In [1]:
import kfp
import os
import requests

from kfp.dsl import Input, Model, component, Dataset, Output, Artifact, Markdown
from kfp.dsl import InputPath, OutputPath, pipeline, component, PipelineTask
from kfp.components import load_component_from_file

In [2]:
# ray_pvc_yaml_generator = load_component_from_file("component_pvc_yaml_generator.yaml")
ray_cluster_yaml_generator = load_component_from_file("component_ray_cluster_yaml_generator.yaml")

In [3]:
@component(
    base_image="python:3.11",
    packages_to_install=["kubernetes==26.1.0", "tenacity==9.0.0"]
)
def deploy_ray_cluster_yaml(ray_cluster_yaml: Input[Artifact], namespace: str) -> str:
    import yaml
    from kubernetes import client, config
    from tenacity import retry, wait_exponential, stop_after_attempt

    with open(ray_cluster_yaml.path, 'r') as f:
        dep = yaml.safe_load(f)

    name = dep['metadata']['name']
    
    config.load_incluster_config()
    api = client.CustomObjectsApi()

    api.create_namespaced_custom_object(
        group='ray.io',
        version='v1',
        namespace=namespace,
        plural='rayclusters',
        body=dep
    )

    @retry(
        wait=wait_exponential(multiplier=2, min=1, max=10),
        stop=stop_after_attempt(30),
        reraise=True,
    )
    def ray_cluster_wait(api, namespace, name):
        raycluster = api.get_namespaced_custom_object(
            group="ray.io",
            version="v1",
            namespace=namespace,
            plural="rayclusters",
            name=name
        )
        status = raycluster.get("status", {})
        state = status.get("state").lower()
        assert state == "ready", f"Failed to create Ray Cluster: {name} in {namespace}."

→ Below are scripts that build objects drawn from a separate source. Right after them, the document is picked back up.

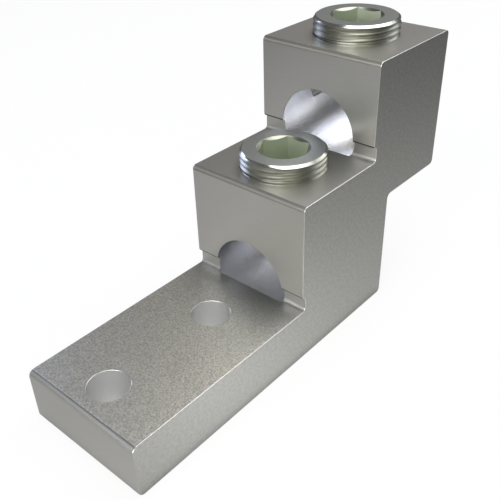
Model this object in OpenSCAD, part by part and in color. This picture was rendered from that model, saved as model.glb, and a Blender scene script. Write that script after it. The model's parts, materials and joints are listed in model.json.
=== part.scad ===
// Two-barrel panelboard lug: a stepped extruded body with a flat bolting tongue,
// a lower and an upper wire port along X, and a hex-socket set screw down into each port.
// Millimetres. Origin: middle of the bolt-hole line, on the flat underside.
// +X runs from the tongue toward the tall end, +Z is up, +Y is across the sawn width.

/* [Body] */
// Width between the two sawn side faces
body_w = 38.1; // [34:0.1:60]
// Thickness of the bolting tongue
tongue_t = 15.8; // [12:0.1:17]
// Length of the tongue, from its end to the front of the lower block
tongue_len = 60; // [56:0.1:80]
// Height of the lower block's top above the underside
lower_top = 47.7; // [45:0.1:56]
// Length of the lower block's exposed top, up to the front of the upper block
lower_run = 30.4; // [27:0.1:36]
// Height of the upper block's top above the lower block's top
upper_rise = 27.6; // [25:0.1:40]
// How far the lower block's metal reaches back under the upper block
neck = 9.3; // [8:0.1:14]
// How far the upper block hangs out past the underside
overhang = 25.6; // [20:0.1:36]
// Height of the overhang's lower face above the underside
overhang_z = 34.3; // [32.5:0.1:36]

/* [Corners] */
// Radius at the tongue's free end
tip_r = 1.8; // [0.5:0.1:4]
// Radius along the other outer corners
corner_r = 1.3; // [0.4:0.1:3]
// Radius of the inside corner under the overhang
under_r = 1.6; // [0.4:0.1:4]

/* [Relief grooves] */
// Height of the groove at the foot of each block's front face
relief_h = 4.2; // [2.5:0.1:6]
// Depth of the groove
relief_d = 1.15; // [0.9:0.05:2]
// Radius of the lip above the groove
relief_lip_r = 0.75; // [0.2:0.05:0.8]
// Radius at the groove's foot
relief_foot_r = 1.1; // [0.3:0.05:2]

/* [Bolt holes] */
// Diameter of the two holes in the tongue
hole_d = 10.6; // [8:0.1:13]
// Distance between the two hole centres
hole_pitch = 35; // [28:0.1:40]
// Distance from the tongue's end to the first hole's centre
hole_end = 9.5; // [8:0.1:14]

/* [Wire ports] */
// Diameter of the two wire ports
port_d = 24; // [20:0.1:25]
// Metal left under the lower port
lower_floor = 6; // [4.5:0.1:7]
// Metal left under the upper port
upper_floor = 5.6; // [4:0.1:7]
// How far the flat-ended cut runs out of each front face
port_lead = 0.1; // [0.05:0.05:0.4]

/* [Set screws] */
// Outer diameter of the screw thread
screw_d = 24; // [20:0.1:25]
// Radial running clearance of the screw in its tapped hole
screw_gap = 0.05; // [0.02:0.01:0.1]
// Height of each screw's top above its block at rest
screw_proud = 5; // [0:0.1:7]
// Gap between each screw's lower end and the top of its port at rest
nose_gap = 0.3; // [0.1:0.1:2]
// How far behind the middle of the lower block's exposed top its screw sits
lower_screw_shift = 0.5; // [0:0.1:1]
// Distance above the port's axis at which each tapped hole ends
tap_end = 3; // [2:0.1:5]
// Radial width of the chamfer at the screw's top
top_cut_r = 1.1; // [0.4:0.1:2]
// Height of the chamfer at the screw's top
top_cut_h = 0.7; // [0.3:0.1:2]
// Chamfer at the screw's lower end
nose_cut = 2.5; // [0.5:0.1:4]

/* [Hex sockets] */
// Width across the flats of the socket
hex_af = 12.7; // [8:0.1:14]
// Depth of the socket
hex_depth = 10; // [6:0.1:11]
// Radial width of the countersink, past the socket's flats
sink_r = 1; // [0.4:0.05:1.5]
// Depth of the countersink at the socket's flats
sink_h = 0.6; // [0.2:0.05:1]
// Direction of one corner of the lower screw's socket, in degrees from +X
lower_turn = 29; // [0:1:59]
// Direction of one corner of the upper screw's socket, in degrees from +X
upper_turn = 32; // [0:1:59]

/* [Hidden] */
$fn = 96;
cut = 1;
front_x = -hole_end - hole_pitch / 2;
lower_x = front_x + tongue_len;
upper_x = lower_x + lower_run;
foot_x = upper_x + neck;
back_x = foot_x + overhang;
upper_top = lower_top + upper_rise;
port_r = port_d / 2;
lower_port_z = lower_floor + port_r;
upper_port_z = overhang_z + upper_floor + port_r;
lower_screw_x = (lower_x + upper_x) / 2 + lower_screw_shift;
upper_screw_x = (upper_x + back_x) / 2;
screw_r = screw_d / 2;
tap_r = screw_r + screw_gap;
lip_inner_r = (relief_d - relief_lip_r) * 0.8;

// Cutter that rounds an outer corner; quarter 0 faces +X +Z, counted anticlockwise.
module round_off(x, z, r, quarter) {
    translate([x, z])
        rotate(90 * quarter)
            translate([-r, -r])
                difference() {
                    square(r + cut);
                    circle(r);
                }
}

// Metal that fills an inside corner whose open side faces the given quarter.
module fillet(x, z, r, quarter) {
    translate([x, z])
        rotate(90 * quarter)
            difference() {
                translate([-cut / 2, -cut / 2])
                    square(r + cut / 2);
                translate([r, r])
                    circle(r);
            }
}

// Relief groove at the foot of a front face at x, above a surface at height z.
module relief(x, z) {
    difference() {
        union() {
            translate([x - cut, z])
                square([relief_d + cut, relief_h]);
            round_off(x, z + relief_h, relief_lip_r, 2);
        }
        fillet(x + relief_d, z, relief_foot_r, 1);
        fillet(x + relief_d, z + relief_h, lip_inner_r, 2);
    }
}

// Side outline of the extrusion, drawn in X and Z.
module outline() {
    difference() {
        union() {
            translate([front_x, 0])
                square([foot_x - front_x, tongue_t]);
            translate([lower_x, 0])
                square([foot_x - lower_x, lower_top]);
            translate([upper_x, overhang_z])
                square([back_x - upper_x, upper_top - overhang_z]);
            fillet(foot_x, overhang_z, under_r, 3);
        }
        round_off(front_x, tongue_t, tip_r, 1);
        round_off(front_x, 0, tip_r, 2);
        round_off(lower_x, lower_top, corner_r, 1);
        round_off(upper_x, upper_top, corner_r, 1);
        round_off(back_x, upper_top, corner_r, 0);
        round_off(back_x, overhang_z, corner_r, 3);
        round_off(foot_x, 0, corner_r, 3);
        relief(lower_x, tongue_t);
        relief(upper_x, lower_top);
    }
}

// Wire port, flat at its front end and open at the back.
module port_cut(x, z, x_end) {
    translate([x - port_lead, 0, z])
        rotate([90, 0, 90])
            cylinder(h = x_end + cut - x + port_lead, r = port_r);
}

module tap_cut(x, port_z, top) {
    translate([x, 0, port_z + tap_end])
        cylinder(h = top + cut - port_z - tap_end, r = tap_r);
}

module lug_body() {
    color([0.62, 0.62, 0.6])
        difference() {
            rotate([90, 0, 0])
                linear_extrude(height = body_w, center = true)
                    outline();
            for (side = [-1, 1])
                translate([side * hole_pitch / 2, 0, -cut])
                    cylinder(h = tongue_t + 2 * cut, d = hole_d);
            port_cut(lower_x, lower_port_z, foot_x);
            port_cut(upper_x, upper_port_z, back_x);
            tap_cut(lower_screw_x, lower_port_z, lower_top);
            tap_cut(upper_screw_x, upper_port_z, upper_top);
        }
}

// Set screw from its lower end z0 to its top z1, with a countersunk hex socket.
module set_screw(x, z0, z1, turn) {
    translate([x, 0, z0])
        difference() {
            union() {
                cylinder(h = nose_cut, r1 = screw_r - nose_cut, r2 = screw_r);
                translate([0, 0, nose_cut])
                    cylinder(h = z1 - z0 - nose_cut - top_cut_h, r = screw_r);
                translate([0, 0, z1 - z0 - top_cut_h])
                    cylinder(h = top_cut_h, r1 = screw_r, r2 = screw_r - top_cut_r);
            }
            translate([0, 0, z1 - z0 - hex_depth])
                rotate(turn)
                    cylinder(h = hex_depth + cut, r = hex_af / sqrt(3), $fn = 6);
            translate([0, 0, z1 - z0 - 2 * sink_h])
                cylinder(h = 3 * sink_h, r1 = hex_af / 2 - sink_r, r2 = hex_af / 2 + 2 * sink_r);
        }
}

module lower_set_screw() {
    color([0.66, 0.66, 0.6])
        set_screw(lower_screw_x, lower_port_z + port_r + nose_gap, lower_top + screw_proud, lower_turn);
}

module upper_set_screw() {
    color([0.66, 0.66, 0.6])
        set_screw(upper_screw_x, upper_port_z + port_r + nose_gap, upper_top + screw_proud, upper_turn);
}

lug_body();
lower_set_screw();
upper_set_screw();
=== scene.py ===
# %% [markdown]
# # A two-barrel panelboard lug
# The object is read as one length of extruded aluminium, sawn off, drilled and tapped, then tin
# plated. It has a flat tongue that bolts down, and two blocks in a step, each with a port for a wire
# and a hex-socket set screw that clamps it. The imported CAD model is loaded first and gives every
# piece its size and place. Blender adds what the eye looks for: broken edges, threads on the
# screws, and a finish for each way the metal was worked.

# %% Load the frame
import json
import math

import bmesh
import bpy
from mathutils import Matrix, Vector

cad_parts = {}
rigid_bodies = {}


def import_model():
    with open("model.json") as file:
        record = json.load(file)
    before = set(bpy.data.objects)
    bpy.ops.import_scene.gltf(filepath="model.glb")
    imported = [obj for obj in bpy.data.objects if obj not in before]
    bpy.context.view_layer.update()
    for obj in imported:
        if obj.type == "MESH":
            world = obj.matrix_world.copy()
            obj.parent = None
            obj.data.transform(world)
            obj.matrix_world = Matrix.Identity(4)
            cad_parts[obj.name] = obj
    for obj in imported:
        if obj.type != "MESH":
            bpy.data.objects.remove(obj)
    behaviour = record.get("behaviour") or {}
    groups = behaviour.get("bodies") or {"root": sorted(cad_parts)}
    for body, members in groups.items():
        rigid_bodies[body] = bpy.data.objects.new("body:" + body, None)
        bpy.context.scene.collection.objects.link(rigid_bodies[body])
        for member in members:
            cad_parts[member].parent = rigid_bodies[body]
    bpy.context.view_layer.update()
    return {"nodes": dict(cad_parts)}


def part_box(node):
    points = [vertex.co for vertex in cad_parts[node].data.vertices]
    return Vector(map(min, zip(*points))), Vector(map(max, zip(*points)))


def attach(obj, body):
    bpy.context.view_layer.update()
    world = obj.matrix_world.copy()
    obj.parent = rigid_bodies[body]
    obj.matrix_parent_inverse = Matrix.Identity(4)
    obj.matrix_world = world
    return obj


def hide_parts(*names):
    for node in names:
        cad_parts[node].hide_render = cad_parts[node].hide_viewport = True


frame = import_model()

MM = 0.001

# %% [markdown]
# ## Where things are
# The frame's origin lies between the two bolt holes, on the flat underside. X runs along the part,
# Y across the sawn width and Z up. The levels where the flat faces lie are written here, and the
# boxes of the CAD nodes say where the screws stand.

# %% Levels of the body and boxes of the screws
X, Y, Z = 0, 1, 2
HALF_WIDTH = 19.05 * MM
TONGUE_TOP = 15.8 * MM
LOWER_FRONT, UPPER_FRONT = 33.0 * MM, 63.4 * MM
FOOT_BACK, UPPER_BACK = 72.7 * MM, 98.3 * MM

screw_boxes = {name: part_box(name) for name in ("lower_set_screw", "upper_set_screw")}
for name, (low, high) in screw_boxes.items():
    print(name, "from z", round(low.z / MM, 2), "to", round(high.z / MM, 2), "mm")

# %% [markdown]
# ## Camera
# The photograph looks down at about 34 degrees, past the tongue's end and from the -Y side. It is
# taken from close by, so what lies farther back looks clearly smaller. The camera's place and turn
# were solved from the corners and circles that show in the picture, for a 36 mm sensor. Solving
# them first means that shapes can be compared with the picture before any looks are judged.

# %% Camera at the photograph's viewing angle
SENSOR_MM, LENS_MM = 36, 50.09
CAMERA_PLACE = Vector((-83.617, -105.386, 132.545)) * MM
HEADING, TILT, ROLL = math.radians(-48.149), math.radians(56.358), math.radians(-1.814)

camera_data = bpy.data.cameras.new("camera")
camera = bpy.data.objects.new("camera", camera_data)
bpy.context.scene.collection.objects.link(camera)
camera_data.sensor_width = SENSOR_MM
camera_data.lens = LENS_MM
camera_data.clip_start, camera_data.clip_end = 0.005, 50
camera_data.dof.use_dof = False
camera.matrix_world = (
    Matrix.Translation(CAMERA_PLACE)
    @ Matrix.Rotation(HEADING, 4, "Z")
    @ Matrix.Rotation(TILT, 4, "X")
    @ Matrix.Rotation(ROLL, 4, "Z")
)
bpy.context.scene.camera = camera
bpy.context.scene.view_settings.view_transform = "Standard"
print("camera", [round(v / MM, 1) for v in camera.location], "mm")

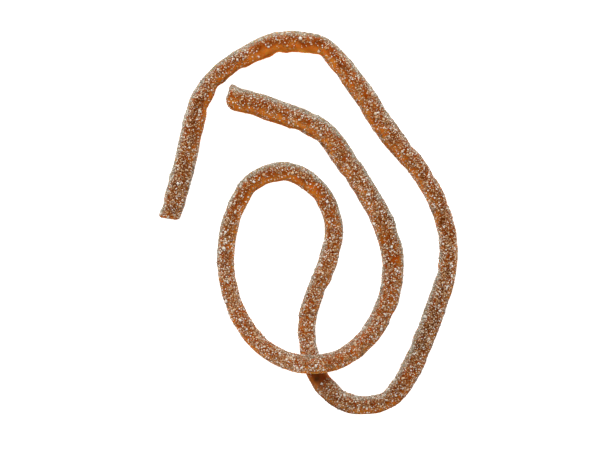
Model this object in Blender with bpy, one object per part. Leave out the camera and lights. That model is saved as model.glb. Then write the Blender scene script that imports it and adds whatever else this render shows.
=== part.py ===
"""A sugared cola gummy string: one soft strand that lies in a loose loop and passes over itself once.

The strand is a skin of rings along a smooth route. It rests on a flattened underside, rises in a low
hump where it crosses itself, creases on the inside of its bends, and is cut square at both ends.
Its sugar coat stands on it as a close relief of uneven tips, and the coarsest crystals are fused to it.
All sizes below are in millimetres.
"""

import math
import random

import bmesh
import bpy
import numpy as np
from mathutils import Euler, Matrix, Vector

MM = 0.001
NODE = "gummy_string"

# Centreline seen from above, from the slim cut end to the thick one, about the middle of the string's box.
LEFT_ARM = ((-36.3, 1.7), (-31.5, 19.1), (-26.1, 35.9))
TOP_ARCH = ((-12.3, 45.5), (-7.5, 47.1), (-1.4, 47.1), (3.3, 46.1), (7.5, 42.3))
RIGHT_SIDE = ((15.5, 31.5), (21.3, 22.8), (27.8, 15.0), (36.2, -9.9), (33.4, -20.6), (27.2, -36.3))
BOTTOM_TURN = ((19.9, -46.0), (9.2, -46.2))
MIDDLE_RUN = ((-0.4, -24.9), (2.3, -16.3), (6.0, 1.9))
INNER_LOOP = ((-5.5, 13.4), (-14.7, 10.7), (-19.0, 4.2), (-20.9, -16.4), (-8.0, -34.5))
INNER_ARM = ((8.7, -34.6), (15.0, -29.7), (21.8, -10.3), (8.2, 18.3), (3.8, 23.7), (-2.4, 27.0), (-21.2, 33.1))
ROUTE = LEFT_ARM + TOP_ARCH + RIGHT_SIDE + BOTTOM_TURN + MIDDLE_RUN + INNER_LOOP + INNER_ARM

# (distance along the string, thickness there): drawn out thin in the inner loop, thickest at its last end.
THICKNESS = (
    (0, 5.3), (12, 5.5), (28, 5.2), (42, 4.65), (51, 5.2), (60, 5.45), (70, 4.8), (80, 5.3), (108, 5.0),
    (128, 4.5), (145, 5.0), (172, 4.9), (178, 4.6), (192, 4.95), (212, 4.3), (229, 4.8), (238, 4.45),
    (246, 4.75), (256, 4.75), (280, 4.35), (305, 4.25),
    (330, 4.6), (350, 5.1), (366, 5.5), (385, 5.45), (405, 5.7), (431, 5.9),
)

# The underside lies flat at this share of the radius below the centre.
FLAT_SHARE = 0.93

# Where the string passes over itself.
HUMP_REACH = 30.0
CROSSING_GAP = 0.12

# A cut end is rounded by this much at its rim, and the thick end by more on its lower side.
CUT_ROUND = 0.6
WORN_ROUND = 2.2

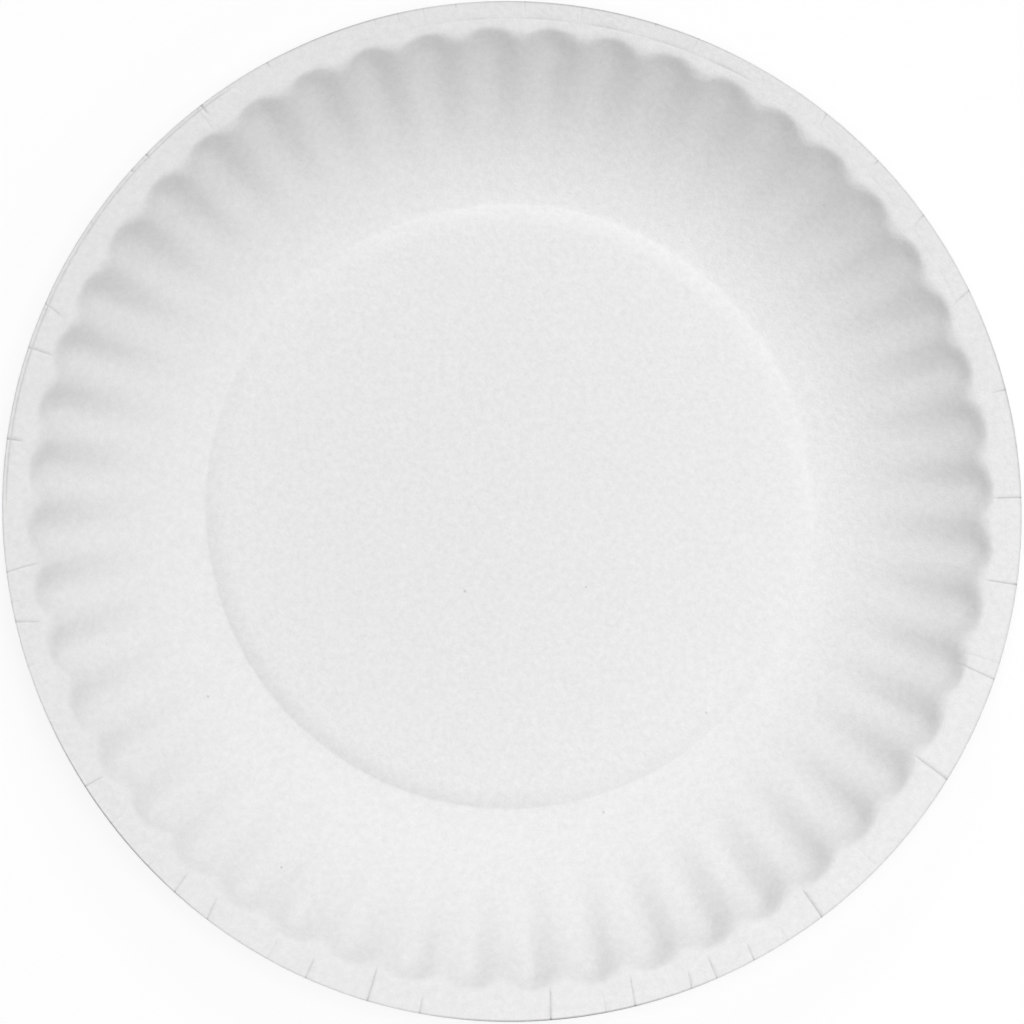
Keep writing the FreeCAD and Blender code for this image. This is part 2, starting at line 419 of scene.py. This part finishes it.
class PressedSheet:
    """The plate: one closed sheet of board."""

    # Columns round the plate: a few inside the flutes, and many through them
    INNER_COLUMNS = 240
    OUTER_COLUMNS = 1056
    # Radius at which the columns change
    CHANGE = 79.5
    # Columns across a crease in its half widths, and their least gap to an even column
    # as a share of the even pitch
    CREASE_COLUMNS = (-1.0, -0.5, 0.0, 0.5, 1.0)
    CREASE_GAP = 0.3
    # Flutes: how far inside the middle of the shoulder they start to fall back and to die
    # out, and how far outside it they are gone
    FALL_FROM = 5.0
    DIE_FROM = 0.2
    DIE_BY = 1.6
    # Ripples: the radii between which they grow, how far inside the middle of the shoulder
    # they start to die out and how far outside it they are gone
    RIPPLES_FROM = 86.0
    RIPPLES_FULL = 100.0
    RIPPLES_DIE_FROM = 3.0
    RIPPLES_DIE_BY = 0.5
    # Their most turn, in degrees for a millimetre of radius, and its waves round the plate
    TWIST = 6.0
    TWIST_WAVES = 3.0
    # Creases: how far in they go on turning, and the shares of the reach where they start
    # to fade and are gone
    SLANT_REACH = 8.0
    FADE_FROM = 0.75
    FADE_BY = 1.12
    DASH_PITCH = 1.3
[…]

    ray_cluster_wait(api, namespace, name)

    raycluster = api.get_namespaced_custom_object(
        group="ray.io",
        version="v1",
        namespace=namespace,
        plural="rayclusters",
        name=name
    )

    # Extract useful info
    status = raycluster.get("status", {})
    endpoints = status.get("endpoints", {})
    head = status.get("head", {})

    # Format Markdown output
    md_lines = [
        f"# RayCluster `{name}` Status Overview",
        "## Endpoints",
    ]
    for key, val in endpoints.items():
        md_lines.append(f"- **{key}**: `{val}`")

    md_lines += [
        "\n## Head Node",
        f"- **podName**: `{head.get('podName', 'N/A')}`",
        f"- **podIP**: `{head.get('podIP', 'N/A')}`",
        f"- **serviceName**: `{head.get('serviceName', 'N/A')}`",
        f"- **serviceIP**: `{head.get('serviceIP', 'N/A')}`"
    ]

    md_info = '\n'.join(md_lines)

    return md_info

In [4]:
@component(
    base_image="python:3.11",
    packages_to_install=["kubernetes==26.1.0"]
)
def deploy_ray_pvc_yaml(namespace: str, release_name: str, size: str) -> None:
    import yaml
    from kubernetes import client, config

    # with open(ray_pvc_yaml.path, 'r') as f:
    #     dep = yaml.safe_load(f)
    pvc_yaml = f"""
apiVersion: v1
kind: PersistentVolumeClaim
metadata:
  name: pvc-{release_name}
  namespace: {namespace}
spec:
  accessModes:
    - ReadWriteMany
  resources:
    requests:
      storage: {size}
"""
    dep = yaml.safe_load(pvc_yaml)

    name = dep['metadata']['name']
    
    config.load_incluster_config()
    k8s_core_v1 = client.CoreV1Api()
    k8s_core_v1.create_namespaced_persistent_volume_claim(body=dep, namespace=namespace)

In [5]:
@pipeline(name='create-ray-cluster-pipeline')
def create_ray_cluster_pipeline(namespace: str, release_name: str, num_nodes: int, gpus_per_node: int) -> str:
    pvc_deploy_op = deploy_ray_pvc_yaml(namespace=namespace, release_name=release_name, size="30Gi")
    ray_yaml_op = ray_cluster_yaml_generator(namespace=namespace, release_name=release_name, num_nodes=1, gpus_per_node=1).after(pvc_deploy_op)
    ray_deploy_op = deploy_ray_cluster_yaml(ray_cluster_yaml=ray_yaml_op.outputs['rendered_yaml'], namespace=namespace)
    return ray_deploy_op.output

In [6]:
client = kfp.Client()

kfp.compiler.Compiler().compile(create_ray_cluster_pipeline, './pipelines-yaml/create_ray_cluster_pipeline.yaml')



In [7]:
run = client.create_run_from_pipeline_func(create_ray_cluster_pipeline, arguments={"namespace": "demo-ns", "release_name": "raycluster", "num_nodes": 2, "gpus_per_node": 1}, enable_caching=False)